Objectives: The proposed study compares the development of complex social attention to avatar peers versus complex attention to non-social stimuli in a virtual classroom paradigm in order to understand differences in age effects and associations with measures of behavior, learning and cognition specific to social attention in students with ASD.
Methods: Forty students with ASD, IQ = 40, and age-matched typical 8- to 16-year-old control children participated in this study. Participants were presented with a battery that included measures of behavior and learning problems (Connors Parent Report and Multidimensional Scale for Anxiety in Children), IQ (WISC-IV), working memory (WRAML), Academic Achievement (WIAT-II) and two virtual reality paradigms assessing complex social and non-social attention.

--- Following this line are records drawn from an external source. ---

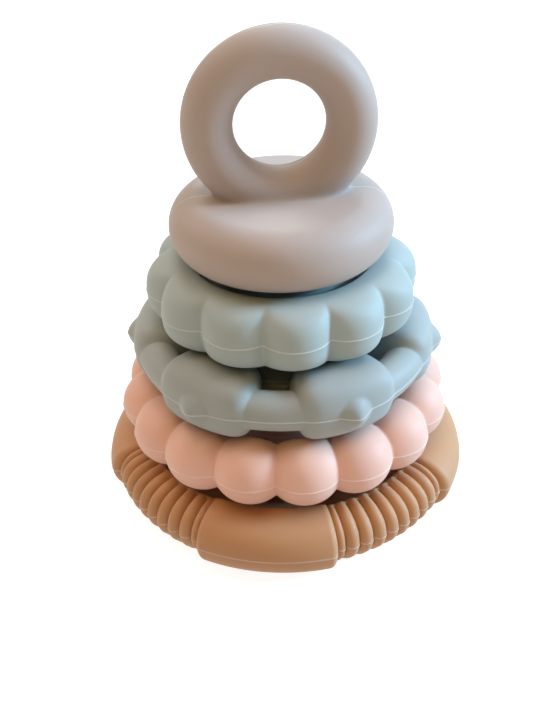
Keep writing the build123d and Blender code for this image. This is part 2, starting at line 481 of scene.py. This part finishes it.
def rib_depth(angle, drop):
    """How far the surface lies under the smooth corners: a row of round ribs fills each side, drop deep."""
    from_middle = np.abs(nearest(angle, BASE_CORNERS, BASE_TURN + math.pi / BASE_CORNERS)[0])
    edge, row = (FULL_TURN / BASE_CORNERS - CORNER_ANGLE) / 2, RIBS_PER_SIDE * RIB_PITCH / 2
    in_row = from_middle / RIB_PITCH % 1.0 * 2 - 1
    in_end = np.clip((from_middle - row) / (edge - row), 0, 1) * 2 - 1
    full = RIB_DEPTH * bulge_depth(in_row, RIB_ROUND)
    end = END_RIB_DROP + END_RIB_DEPTH * bulge_depth(in_end, END_RIB_ROUND)
    ribs = drop + np.where(from_middle < row, full, end)
    to_corner = 1 - np.clip((from_middle - edge) / SHOULDER_ANGLE, 0, 1)
    shoulder = (drop + SHOULDER_DROP) * bulge_depth(to_corner, 1)
    return np.where(from_middle < edge, ribs, shoulder)


def base_rim():
    """Ribs and corners are pressed into the section along its normals; they fade out under the foot."""
    points, normals = base_section()
    a, i = turns_by(RIM_TURNS, np.arange(len(points)))
    out, z = points[i, 0], points[i, 1]
    upward = np.maximum(normals[i, 1], 0) ** 2
    drop = (BASE_RADIUS - RIB_RADIUS) * (1 - upward) + RIB_TOP_DROP * upward
    share = np.where(normals[i, 0] < 0, upward, 1) * np.clip(z / RIB_FADE_Z, 0, 1) ** 0.5
    rise = parting(z - BASE_SEAM_Z) * (out > BASE_CREST_RADIUS) - share * rib_depth(a, drop)
    vertices = place(out + rise * normals[i, 0], np.maximum(z + rise * normals[i, 1], 0), a)
    build("base_rim", vertices.reshape(-1, 3), grid_faces(RIM_TURNS, len(points), False), "base", tan)


def base_post():
    """Underside, floor, hub and post in one lathed piece; the two ends on the axis stay sharp."""
    plate = BASE_RADIUS - BASE_FOOT + BASE_PLATE_LAP
    outline = [(0, 0), (plate, 0), (plate, BASE_PLATE_EDGE), (BASE_FLOOR_RADIUS, BASE_FLOOR_UNDER)]
    outline += [(BASE_FLOOR_RADIUS, BASE_FLOOR_TOP), (HUB_RADIUS, BASE_FLOOR_TOP)]
    outline += [(HUB_RADIUS, BASE_TOP), (POST_RADIUS, BASE_TOP)]
    outline = rounded(outline, POST_EDGE)[CORNER_STEPS:]
    centre = (POST_RADIUS - POST_TIP_FILLET, POST_TOP - POST_TIP_FILLET)
    tip = arc(centre, POST_TIP_FILLET, POST_TIP_FILLET, 0, 90, POST_TIP_STEPS)[0]
    lathe("base_post", outline + list(tip) + [(0, POST_TOP), (0, 0)], "base", tan)


base_rim()
base_post()


# ---- topper: the zero surface of a field ---------------------------------------------------------------
def topper_field(p):
    """Below zero inside the topper: a full-round disc and a ring standing on it, run together softly."""
    x, y, z = p[..., 0], p[..., 1], p[..., 2]
    half = (DISC_TOP - DISC_BOTTOM) / 2
    past_flat = np.maximum(np.hypot(x, y) - (DISC_RADIUS - half), 0)
    disc = np.hypot(past_flat, z - DISC_BOTTOM - half) - half
    ring = np.hypot(np.hypot(x, z - HANDLE_Z) - HANDLE_RING, y) - HANDLE_TUBE
    return smooth_min(disc, ring, HANDLE_BLEND)


def settled(field, points, step):
    """Points moved down the slope of a field until they lie on its zero surface."""
    probes = np.eye(3) * SETTLE_PROBE
    for _ in range(SETTLE_STEPS):
        value = field(points)
        slope = np.stack([field(points + d) - field(points - d) for d in probes], -1) / (2 * SETTLE_PROBE)
        move = slope * (value / np.maximum((slope * slope).sum(-1), LEAST_SLOPE))[:, None]
        points = points - np.clip(move, -step, step)
    return points


def crossing_quads(inside, index, axis):
    """One quad round every grid edge along an axis that passes through the surface."""
    u, v = [a for a in range(3) if a != axis]
    size = np.array(inside.shape)
    first = np.take(inside, range(size[axis] - 1), axis)
    second = np.take(inside, range(1, size[axis]), axis)
    quads = []
    for leaving in (True, False):
        edge = np.argwhere(first & ~second if leaving else second & ~first)
        kept = (edge[:, u] > 0) & (edge[:, v] > 0) & (edge[:, u] < size[u] - 1) & (edge[:, v] < size[v] - 1)
        edge = edge[kept]
        ring = []
        for du, dv in ((1, 1), (0, 1), (0, 0), (1, 0)):
            cell = edge.copy()
            cell[:, u] -= du
            cell[:, v] -= dv
            ring.append(index[tuple(cell.T)])
        quad = np.stack(ring, -1)
        quads.append(quad if leaving != (axis == 1) else quad[:, ::-1])
    return quads


def surface_net(field, low, high, step):
    """Quad mesh of the zero surface of a field, with one point in every cell that it passes through."""
    axes = [np.arange(a, b + step, step) for a, b in zip(low, high)]
    inside = field(np.stack(np.meshgrid(*axes, indexing="ij"), -1)) < 0
    n = np.array(inside.shape) - 1
    corners = [(i, j, k) for i in (0, 1) for j in (0, 1) for k in (0, 1)]
    count = sum(inside[i:i + n[0], j:j + n[1], k:k + n[2]].astype(int) for i, j, k in corners)
    cells = np.argwhere((count > 0) & (count < len(corners)))
    index = np.full(n, -1)
    index[tuple(cells.T)] = np.arange(len(cells))
    points = np.array([a[0] for a in axes]) + (cells + 0.5) * step
    quads = [quad for axis in range(3) for quad in crossing_quads(inside, index, axis)]
    return settled(field, points, step), np.concatenate(quads).tolist()


def topper_body():
    """Disc and handle in one closed mesh."""
    side, top = DISC_RADIUS + NET_MARGIN, HANDLE_Z + HANDLE_RING + HANDLE_TUBE + NET_MARGIN
    low, high = [-side, -side, DISC_BOTTOM - NET_MARGIN], [side, side, top]
    points, quads = surface_net(topper_field, low, high, NET_STEP)
    build("topper_body", points, quads, "topper", greige)


def topper_collar():
    """Short sleeve under the disc, which carries the topper on the ring below."""
    low, high = level("topper", 0), DISC_BOTTOM + COLLAR_SINK
    outline = [(HOLE_RADIUS, low), (COLLAR_RADIUS, low), (COLLAR_RADIUS, high), (HOLE_RADIUS, high)]
    lathe("topper_collar", rounded(outline, COLLAR_EDGE), "topper", greige)


topper_body()
topper_collar()

# ---- floor, backdrop, camera and light; lengths here are in metres -------------------------------------
STUDIO_RADIUS = 3.0
STUDIO_SIDES = 64
SET_WHITE = 0.3
FLOOR_GLOW = 0.88
BACKDROP_GLOW = 1.0
EYE = (-0.02313, -0.24472, 0.20383)
EYE_HEADING = TURN(4.32)
EYE_PITCH = TURN(34.05)
EYE_ROLL = TURN(-1.56)
EYE_LENS = 54.57
EYE_SENSOR = 36.0
TABLE_GLOW = (1.0, 0.92, 0.84)
GLOW_BELOW = 1.0
GLOW_ABOVE = 0.03
HORIZON = 0.05


def plain(name, glow):
    """Matte white for the set; its own glow keeps the shadows on it faint."""
    material, tree = new_material(name)
    shader = tree.nodes["Principled BSDF"]
    shader.inputs["Base Color"].default_value = (SET_WHITE, SET_WHITE, SET_WHITE, 1)
    shader.inputs["Roughness"].default_value = 0.9
    shader.inputs["Specular IOR Level"].default_value = 0.0
    shader.inputs["Emission Color"].default_value = (1, 1, 1, 1)
    shader.inputs["Emission Strength"].default_value = glow
    return material


def stage(name, vertices, faces, material):
    """Part of the set that throws no light of its own on the toy."""
    mesh = bpy.data.meshes.new(name)
    mesh.from_pydata(vertices, [], faces)
    mesh.materials.append(material)
    piece = bpy.data.objects.new(name, mesh)
    bpy.context.scene.collection.objects.link(piece)
    piece.visible_diffuse = False
    piece.visible_glossy = False
    return piece


def studio():
    """White floor, and a white wall all round that is only there to be looked at."""
    turns = [FULL_TURN * i / STUDIO_SIDES for i in range(STUDIO_SIDES)]
    ring = [(STUDIO_RADIUS * math.cos(a), STUDIO_RADIUS * math.sin(a)) for a in turns]
    low, high = [(x, y, 0) for x, y in ring], [(x, y, STUDIO_RADIUS) for x, y in ring]
    stage("floor", low, [tuple(range(STUDIO_SIDES))], plain("floor_white", FLOOR_GLOW))
    after = [(i + 1) % STUDIO_SIDES for i in range(STUDIO_SIDES)]
    faces = [(i, j, STUDIO_SIDES + j, STUDIO_SIDES + i) for i, j in enumerate(after)]
    wall = stage("backdrop", low + high, faces, plain("backdrop_white", BACKDROP_GLOW))
    wall.visible_shadow = False


def camera():
    """Looks down on the toy from the front, a little to the left of the handle's axis."""
    data = bpy.data.cameras.new("camera")
    data.lens = EYE_LENS
    data.sensor_width = EYE_SENSOR
    data.clip_start = 0.01
    eye = bpy.data.objects.new("camera", data)
    bpy.context.scene.collection.objects.link(eye)
    level_ahead = Vector((math.sin(EYE_HEADING), math.cos(EYE_HEADING), 0))
    ahead = level_ahead * math.cos(EYE_PITCH) - Vector((0, 0, math.sin(EYE_PITCH)))
    level_right = Vector((math.cos(EYE_HEADING), -math.sin(EYE_HEADING), 0))
    level_up = level_right.cross(ahead)
    right = level_right * math.cos(EYE_ROLL) + level_up * math.sin(EYE_ROLL)
    up = level_up * math.cos(EYE_ROLL) - level_right * math.sin(EYE_ROLL)
    columns = Matrix((right, up, -ahead)).transposed()
    eye.matrix_world = Matrix.Translation(EYE) @ columns.to_4x4()
    bpy.context.scene.camera = eye


def ambient():
    """Glow of the white table from below, and next to nothing from above."""
    world = bpy.data.worlds.new("studio")
    world.use_nodes = True
    tree = world.node_tree
    background = tree.nodes["Background"]
    apart = add(tree, "ShaderNodeSeparateXYZ")
    tree.links.new(add(tree, "ShaderNodeTexCoord").outputs["Generated"], apart.inputs["Vector"])
    blend = add(tree, "ShaderNodeMapRange", From_Min=-HORIZON, From_Max=HORIZON)
    blend.inputs["To Min"].default_value = GLOW_BELOW
    blend.inputs["To Max"].default_value = GLOW_ABOVE
    tree.links.new(apart.outputs["Z"], blend.inputs["Value"])
    tree.links.new(blend.outputs["Result"], background.inputs["Strength"])
    background.inputs["Color"].default_value = (*TABLE_GLOW, 1)
    bpy.context.scene.world = world


def sun(name, heading, height, spread, strength, colour):
    """Soft light from far away, angles in degrees; heading 0 is behind the toy and 90 to its right."""
    light = bpy.data.lights.new(name, "SUN")
    light.energy = strength
    light.angle = TURN(spread)
    light.color = colour
    lamp = bpy.data.objects.new(name, light)
    bpy.context.scene.collection.objects.link(lamp)
    across, up = math.cos(TURN(height)), math.sin(TURN(height))
    away = Vector((across * math.sin(TURN(heading)), across * math.cos(TURN(heading)), up))
    lamp.rotation_euler = away.to_track_quat("Z", "Y").to_euler()


studio()
camera()
ambient()
bpy.context.scene.view_settings.view_transform = "Standard"
sun("window_right", 90, 20, 16, 4.2, (0.36, 0.70, 1.0))
sun("sky_right", 90, 48, 30, 1.3, (0.74, 0.81, 1.0))
sun("sky_behind_right", 30, 40, 30, 0.75, (0.5, 0.76, 1.0))
sun("sky_behind", 0, 35, 30, 0.75, (0.94, 1.0, 0.92))
sun("ceiling", 180, 85, 30, 0.75, (1.0, 0.92, 0.92))
sun("lamp_front", 210, 60, 35, 0.72, (1.0, 0.68, 0.24))
sun("lamp_left", 300, 40, 35, 0.87, (1.0, 0.93, 0.92))
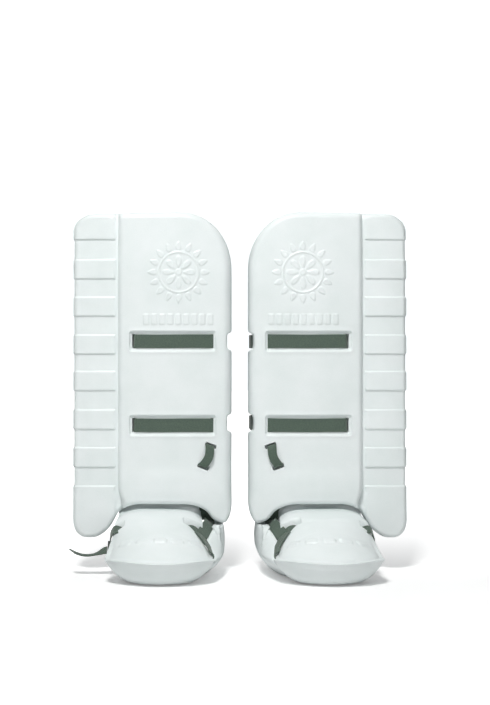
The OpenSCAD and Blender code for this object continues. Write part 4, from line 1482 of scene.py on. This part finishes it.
def add_kicker(side):
    add_foot(side, "kicker_shell_skin", merge([KICKER_SHAPE, FLARE_SHAPE]), FOAM, "kicker",
             "kicker_shell")
    add_foot(side, "kicker_liner_pad", LINER_SHAPE, CUSHION, "kicker", "kicker_liner")
    add_foot(side, "instep_strap_web", instep_strap(), WEB, "kicker", "instep_strap")
    points, faces = boxes(LOCK)
    add_foot(side, "ladder_lock_body", (from_strap_plane(points), faces), PLASTIC, "kicker",
             "ladder_lock")
    add_foot(side, "strap_tail_web", strap_tail(side), WEB, "strap_tail", "strap_tail")
    sole = ribbon(soft_path(SOLE_ROUTE, 4.0), (0, 1, 0), 28.0, 2.2)
    add_foot(side, "sole_strap_web", sole, WEB, "kicker", "sole_strap")
    heel = ribbon(soft_path(HEEL_ROUTE, 3.0), UP, 24.0, 2.4)
    add_foot(side, "heel_strap_web", heel, WEB, "heel_strap", "heel_strap")
    rivets = merge([lathe(RIVET, (0, 14, 60), (way, 0, 0)) for way in (-1, 1)])
    add_foot(side, "heel_rivets_pair", rivets, PLASTIC, "kicker", "heel_rivets")


# ------------------------------------------------------------------ build both legs
def ripple(points, height, scale, seed):
    """smooth three-dimensional unevenness"""
    random = np.random.default_rng(seed)
    out = np.zeros(len(points))
    for _ in range(7):
        way = random.normal(size=3)
        way /= np.linalg.norm(way)
        pitch = scale * random.uniform(0.6, 1.7)
        out += np.sin(points @ way * (2 * math.pi / pitch) + random.uniform(0, 6.28))
    return out * height / 3.2


RIPPLE_SEED = {"left": 11, "right": 12}
SHELL_SHAPE = guard_shell()
CORE_SHAPE = guard_core()
PADS = {"knee_cushion": cushion("knee", 481, 699, cells=4),
        "shin_cushion": cushion("shin", 191, 465, cells=5)}
KICKER_SHAPE = kicker_shell()
FLARE_SHAPE = flare()
LINER_SHAPE = liner()


def add_guard(side):
    points, faces = SHELL_SHAPE
    points = points.copy()
    uneven = ripple(points, height=0.16, scale=120, seed=RIPPLE_SEED[side])
    points[:, 1] += uneven * (points[:, 1] < -20)
    add(side, "guard_shell_skin", (points, faces), FOAM, "guard", "guard_shell")
    add(side, "guard_core_block", CORE_SHAPE, CORE, "guard", "guard_core")
    for name, shape in PADS.items():
        pad = add(side, f"{name}_pad", shape, CUSHION, "guard", name)
        soft = pad.modifiers.new("soft", "SUBSURF")
        soft.levels = soft.render_levels = 1


for leg in SIGN:
    add_guard(leg)
    add_calf_strap(leg, "upper", UPPER_Z)
    add_calf_strap(leg, "lower", LOWER_Z)
    add_ankle_strap(leg)
    for wing_name, bead_x, wing_bow in (("calf_wing_inner", BEAD_INNER, 3),
                                        ("calf_wing_outer", BEAD_OUTER, -3)):
        add(leg, f"{wing_name}_flap", calf_wing(bead_x, wing_bow), CORE, wing_name, wing_name)
    add_kicker(leg)


# ------------------------------------------------------------------ stage, light, camera
def floor_material():
    """pale floor that glows to the camera, brighter towards the back"""
    made, tree, surface = new_material("studio_floor")
    mottle = node(tree, "TexNoise", {"Scale": 2.0}).outputs["Fac"]
    place = node(tree, "TexCoord").outputs["Object"]
    depth = node(tree, "SeparateXYZ", {"Vector": place}).outputs["Y"]
    glow = node(tree, "MapRange", {"Value": depth, "From Min": -0.1, "From Max": 1.1,
                                   "To Min": 0.20, "To Max": 1.2}).outputs["Result"]
    seen = node(tree, "LightPath").outputs["Is Camera Ray"]
    feed(tree, surface, {
        "Base Color": ramp(tree, mottle, [(0.3, grey(0.90)), (0.7, grey(0.92))]),
        "Roughness": 0.9, "Specular IOR Level": 0.1, "Emission Color": (1, 1, 1, 1),
        "Emission Strength": calc(tree, "MULTIPLY", glow, seen)})
    return made


def add_floor():
    material = floor_material()
    count = 13
    rows = [[(x, y, -0.0005) for y in np.linspace(-6, 12, count)]
            for x in np.linspace(-9, 9, count)]
    points, faces = loft(rows, closed=False)
    mesh = bpy.data.meshes.new("studio_floor")
    mesh.from_pydata(points.tolist(), [], faces)
    floor = bpy.data.objects.new("studio_floor", mesh)
    mesh.materials.append(material)
    bpy.context.scene.collection.objects.link(floor)


def set_world():
    """white to the camera; as light, darker to the left and right so rounded edges turn away"""
    world = bpy.data.worlds.new("studio")
    bpy.context.scene.world = world
    world.use_nodes = True
    tree = world.node_tree
    seen = node(tree, "LightPath").outputs["Is Camera Ray"]
    # To Min is a fallback: the link below drives it
    strength = node(tree, "MapRange", {"Value": seen, "To Min": 0.205, "To Max": 1.15})
    way = node(tree, "TexCoord").outputs["Generated"]
    sideways = node(tree, "SeparateXYZ", {"Vector": way}).outputs["X"]
    light = calc(tree, "MULTIPLY", calc(tree, "ABSOLUTE", sideways), -0.38)
    light = calc(tree, "MAXIMUM", calc(tree, "ADD", light, 0.345), 0.015)
    feed(tree, strength, {"To Min": light})
    feed(tree, tree.nodes["Background"], {"Color": (0.95, 0.985, 1.0, 1),
                                          "Strength": strength.outputs["Result"]})


def add_light(name, place, target, size, power, colour=(1, 1, 1)):
    light = bpy.data.lights.new(name, "AREA")
    light.shape = "RECTANGLE"
    light.size, light.size_y = size
    light.energy = power
    light.color = colour
    lamp = bpy.data.objects.new(name, light)
    lamp.location = place
    aim = Vector(target) - Vector(place)
    lamp.rotation_euler = aim.to_track_quat("-Z", "Y").to_euler()
    bpy.context.scene.collection.objects.link(lamp)


def add_camera():
    """level camera in front of the legs, looking along +y"""
    lens = bpy.data.cameras.new("camera")
    camera = bpy.data.objects.new("camera", lens)
    scene = bpy.context.scene
    scene.collection.objects.link(camera)
    lens.sensor_fit = "AUTO"
    lens.sensor_width = 36.0
    lens.lens = 63.574468085
    lens.shift_x = 0.1205673759
    lens.clip_end = 50
    camera.location = (-0.165, (-2600 + SHIN_Y) * MM, 0.450)
    camera.rotation_euler = (math.pi / 2, 0, 0)
    scene.camera = camera


add_floor()
set_world()
add_light("key", place=(-0.5, -1.9, 3.0), target=(0, 0, 0.35), size=(0.7, 0.6), power=86,
          colour=(1.0, 0.995, 0.985))
add_light("fill", place=(0.5, -3.2, 0.35), target=(0, 0, 0.25), size=(1.8, 0.8), power=6.5)
add_light("top", place=(0.2, 0.9, 3.0), target=(0, 0, 0.2), size=(2.0, 1.2), power=7)
add_light("back", place=(0.3, 2.9, 1.5), target=(0, 0, 0.35), size=(2.2, 1.6), power=16)
add_camera()
bpy.context.scene.view_settings.view_transform = "Standard"
bpy.context.scene.view_settings.look = "None"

These required children to answer self-referenced questions while directing their attention to each of nine avatar peers (Social Condition), or nine inanimate obelisques (Non-Social Condition) positioned around the virtual classroom.
Results: Preliminary data are currently available on 15 children in each diagnostic group. Analyses of these data revealed evidence that children with typical development display greater age related advances in social attention than children in the ASD sample. In addition social attention measures were related to cognition and behavior to a greater degree than were non-social measures; however the pattern of these differences varied across diagnostic groups. In the ASD sample, frequency of social orienting was negatively related to parents ratings of executive function problems (-.51, p < .075) and an overall problems score on the Conners (-.71 p < .05). Conversely, in the typical sample social attention was positively related to visual working memory on the WRAML (.72, p < .05) but negatively related to self reports of social anxiety (-.71, p < .05). Additional data on the full sample, including data on the relations between social-attention for both groups will be presented.
Conclusions: This study provides additional support for the validity of virtual classroom measures for examining developmental differences in attention that may impact classroom performance in school aged children with autism. The intervention potential of VR classroom paradigms will also be discussed.